Karl Sjölin: Finding stroke with a blood test
- Date: 4 October 2024, 09:00
- Location: H:son-Holmdahlsalen, Akademiska Sjukhuset, Ing 100, 2 tr, Uppsala
- Type: Thesis defence
- Thesis author: Karl Sjölin
- External reviewer: Katarina Jood
- Supervisors: Joachim Burman, Kim Kultima, Anders Larsson, Signild Åsberg
- Research subject: Neurology
- DiVA
Abstract
In contrast to many other diseases and conditions, there is no established blood-based biomarker to aid in the diagnosis, prognosis, or outcome prediction of stroke. The neurospecific proteins glial fibrillary acidic protein (GFAP), myelin basic protein, neurofilament light (NFL), tau, and ubiquitin carboxy-terminal hydrolase L1 are released into blood in response to injurious processes affecting the central nervous system. This thesis aims to enhance the understanding of if, how, and when these biomarkers can provide important information in stroke and stroke-related disorders and which should be the focus for further translation into a useful blood test for stroke.
Firstly, we determined how and at which concentrations these biomarkers are distributed in the human CNS. We found substantial variation between brain regions, indicating that these biomarkers' circulating levels are likely affected by both the size and location of a cerebral insult.
After that, we investigated how plasma levels of these biomarkers change during the first week after an ischemic stroke and determined the optimal time point for assessing infarct volume. Undoubtedly, GFAP was the most optimal biomarker to assess infarct volume in the acute phase, while NFL was better suited to evaluate infarct volume one week to three months after symptom onset.
The findings indicated that NFL holds information long after a cerebrovascular event, so we analyzed plasma NFL in patients undergoing the cardiac procedure transcatheter aortic valve implantation, which is associated with a high frequency of relatively small and covert brain infarcts.
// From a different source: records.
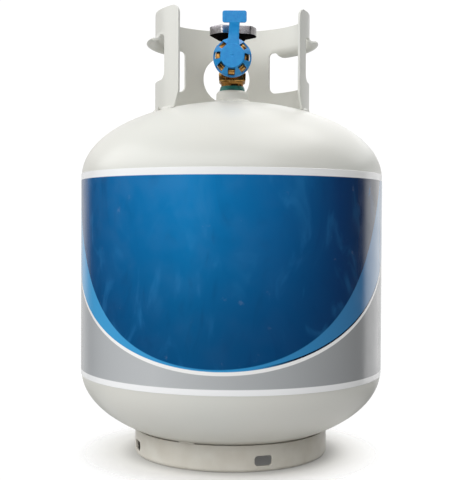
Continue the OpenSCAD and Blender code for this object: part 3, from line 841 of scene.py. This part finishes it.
def build_collar():
    """Sheet round the valve, with a front opening, two hand holes with curled tabs and a back hole."""
    per_degree = COLLAR_MID * math.pi / 180
    around = 360 * per_degree
    right, left = 52.2 * per_degree, (360 - 46.4) * per_degree
    foot = TANGENT_HIGH + head_z(COLLAR_R - COLLAR_T) - 0.3
    slant, slant_top = 6.2, 366.0
    outline = [
        (right + slant, foot, 1), (73 * per_degree - 3, foot), (73 * per_degree - 2.6, foot + 1.5),
        (73 * per_degree - 1.5, foot + 2.6), (73 * per_degree, foot + 3), (73 * per_degree + 1.5, foot + 2.6),
        (73 * per_degree + 2.6, foot + 1.5), (73 * per_degree + 3, foot)]
    outline += [(around - x, z) for x, z in reversed(outline[1:])]
    outline += [
        (left - slant, foot, 1), (left, slant_top, 12), (left, COLLAR_TOP, 9),
        (right, COLLAR_TOP, 9), (right, slant_top, 12)]
    hole, tab_from, tab_to = hand_hole_outline()
    mirrored = [Vector((around - p.x, p.y)) for p in reversed(hole)]
    back = []
    for p in arc_points(0, 397, 26, 0, 352.5, 47):
        back.append(Vector((around / 2 + COLLAR_MID * math.asin(p.x / COLLAR_MID), p.y)))
    outlines = [rounded(outline, 8), hole, mirrored, back]

    lip_out, lip_down, lip_tip, high = 6.6, 8.6, 3.4, 429.0
    curl = [Vector((lip_out + lip_out * math.cos(math.radians(a)), lip_down * math.sin(math.radians(a))))
            for a in range(180, 271, 6)]
    curl += arc_points(lip_out, lip_tip - lip_down, lip_tip, 276, 336, 10)
    at, length = bent_path(curl)

    def place(along, up, out):
        folded = min(along, around - along)
        azimuth = along / COLLAR_MID + math.radians(COLLAR_TURN)
        if up >= high or up < high - length - 1 or not tab_from < folded < tab_to:
            return upright(COLLAR_MID + out, azimuth, up)
        middle, direction = at(high - up)
        point = middle + Vector((-direction.y, direction.x)) * out
        return upright(COLLAR_MID + point.x, azimuth, high + point.y)

    cuts = [around * k / 216 for k in range(1, 216)]
    levels = [high - 0.7 * k for k in range(0, 23)]
    sheet = rolled_sheet("collar_sheet", outlines, COLLAR_T, 0.4, cuts, levels, place)
    add(sheet, "collar")


def build_collar_welds():
    """Beads on the outside of the collar's feet, with gaps at the drain notches."""
    slope = -0.30
    foot = TANGENT_HIGH + head_z(COLLAR_R)
    spans = [(-128, -80), (-66, -52.5), (58.5, 66), (80, 128), (150, 210)]
    beads = []
    for k, (start, end) in enumerate(spans):
        corner = (COLLAR_R - 0.1, foot + 0.3)
        beads.append(bead(f"collar_weld_{k + 1}", start + COLLAR_TURN, end + COLLAR_TURN, corner,
                          (0, 2.9), (3.2, 3.2 * slope)))
    add_joined(beads, "collar_welds")


def build_boss():
    foot = span("valve_boss")[0].z
    profile = rounded([
        (12.6, foot), (BOSS_R, foot), (BOSS_R, BOSS_TOP - 2.2, 2.0), (BOSS_R - 2.2, BOSS_TOP, 2.0),
        (13.4, BOSS_TOP, 0.5), (12.6, BOSS_TOP - 0.8)])
    add(lathe("boss", [tuple(p) for p in profile], 128), "valve_boss")
    weld = bead("boss_bead", 0, 360, (BOSS_R, TANGENT_HIGH + head_z(BOSS_R)), (0, 4.0), (4.0, -0.25))
    add(weld, "boss_weld")


# ---------------------------------------------------------------- valve

def thread_wave(low, high, pitch, depth):
    """Crests and roots of a screw thread with sloping flanks, which fade out at its two ends."""

    def wave(radius, angle, height):
        if not low < height < high or radius < THREAD_R - 1:
            return radius
        phase = (height / pitch + angle / (2 * math.pi)) % 1.0
        groove = min(1.0, max(0.0, (abs(phase - 0.5) - 0.17) / 0.13))
        fade = min(1.0, (height - low) / 1.0, (high - height) / 1.0)
        return radius - depth * groove * fade

    return wave


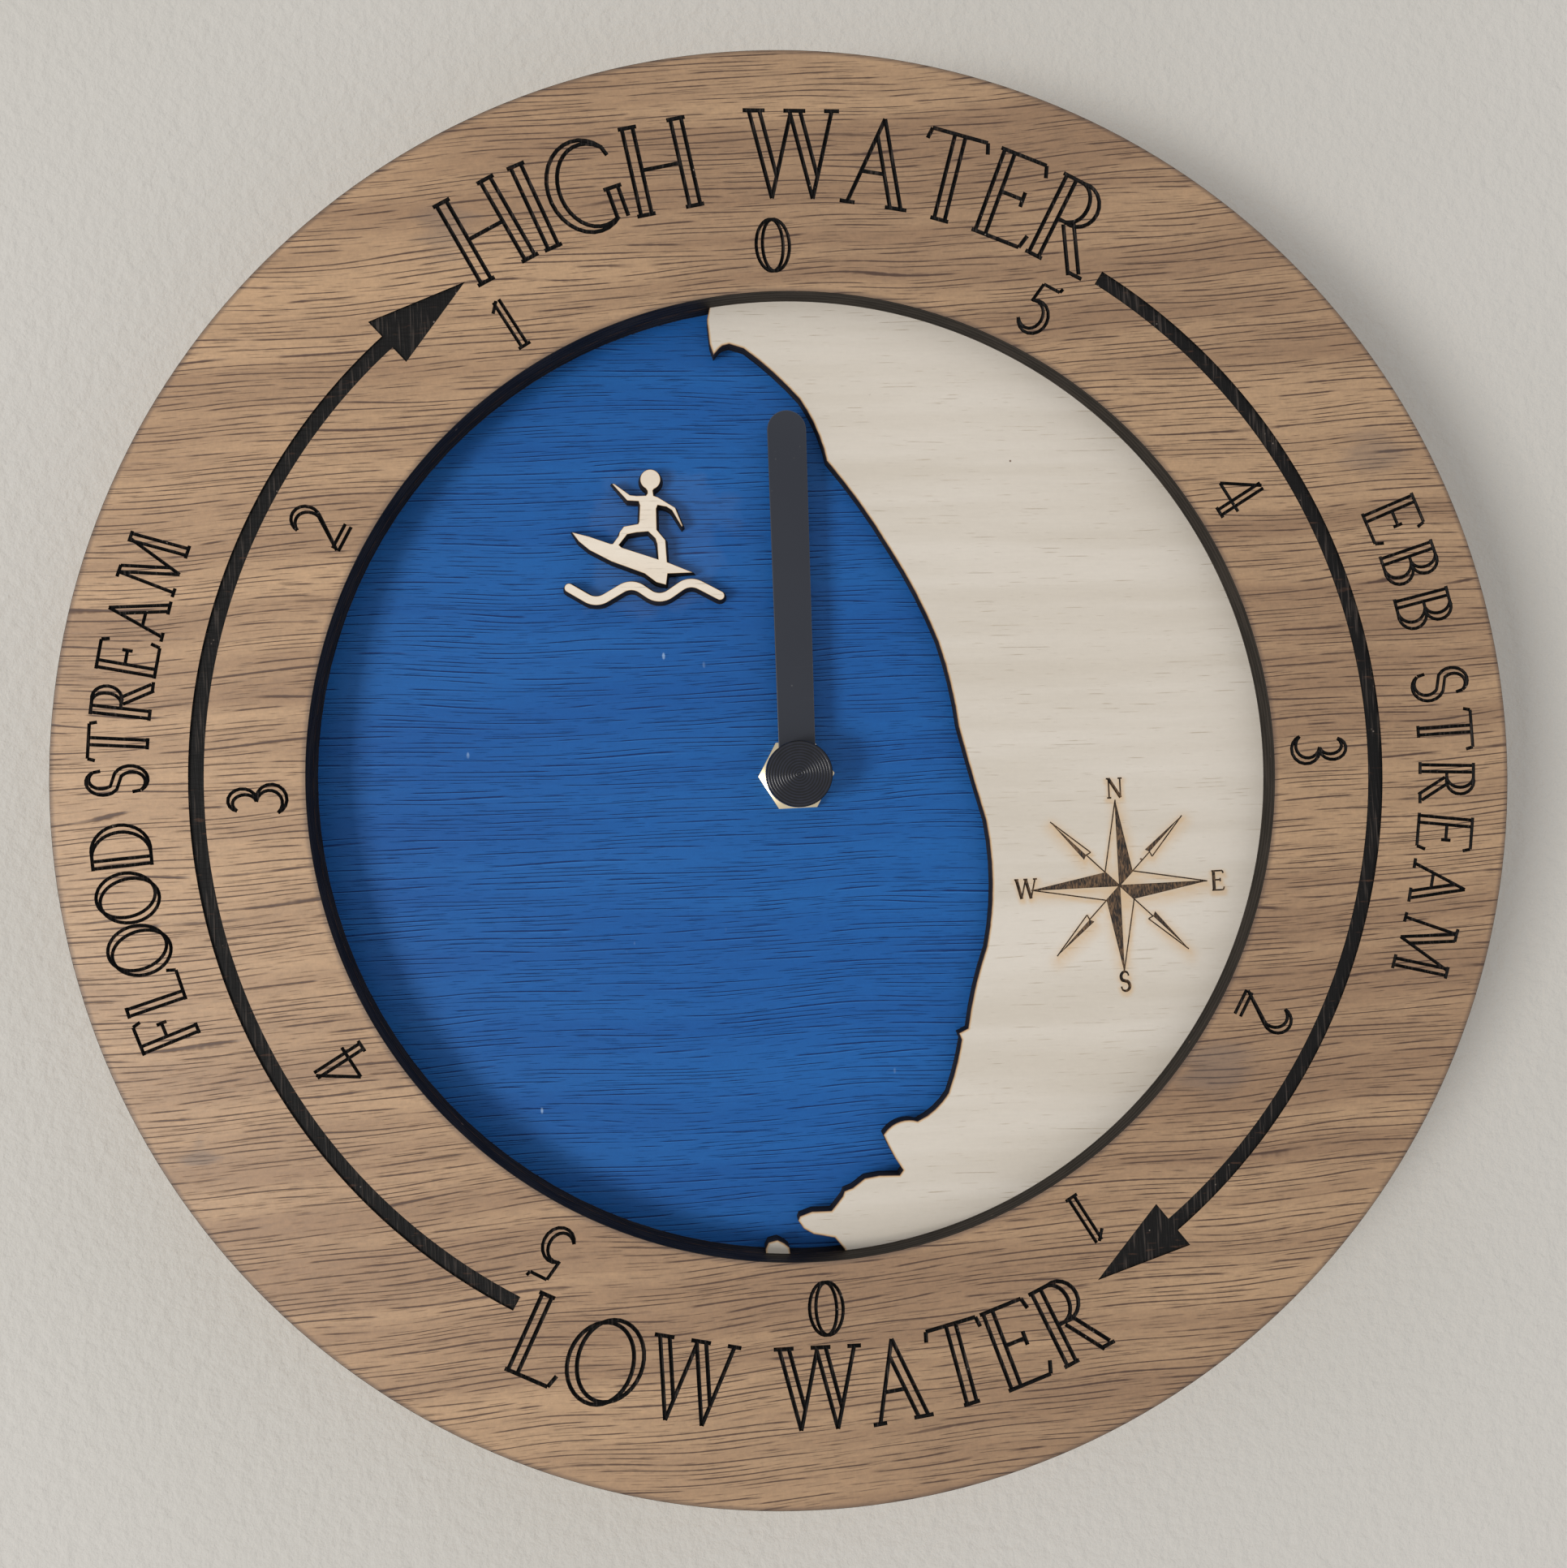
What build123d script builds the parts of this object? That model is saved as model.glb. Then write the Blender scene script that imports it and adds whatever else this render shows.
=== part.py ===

We found that NFL increased by 60% after the procedure, which in approximative numbers corresponds to 1 cm3 infarcted brain tissue, similar to the previously reported mean lesion size after the procedure, indicating that NFL may contribute to the detection of procedure-related insults.
Finally, we analyzed serum NFL in patients with atrial fibrillation (AF), a cardiac disease associated with both overt and covert brain infarcts, and in matched controls. We discovered that patients with AF had slightly elevated levels of NFL and that patients with ongoing AF rhythm had the highest levels, indicating that the cerebrovascular pathologies associated with AF may, at least in part, be reflected by NFL.
In summary, this thesis has contributed to the understanding of how and when these biomarkers provide information about stroke and stroke-related disorders. Future studies should aim to further NFL and GFAP into the clinical management of cerebrovascular disease.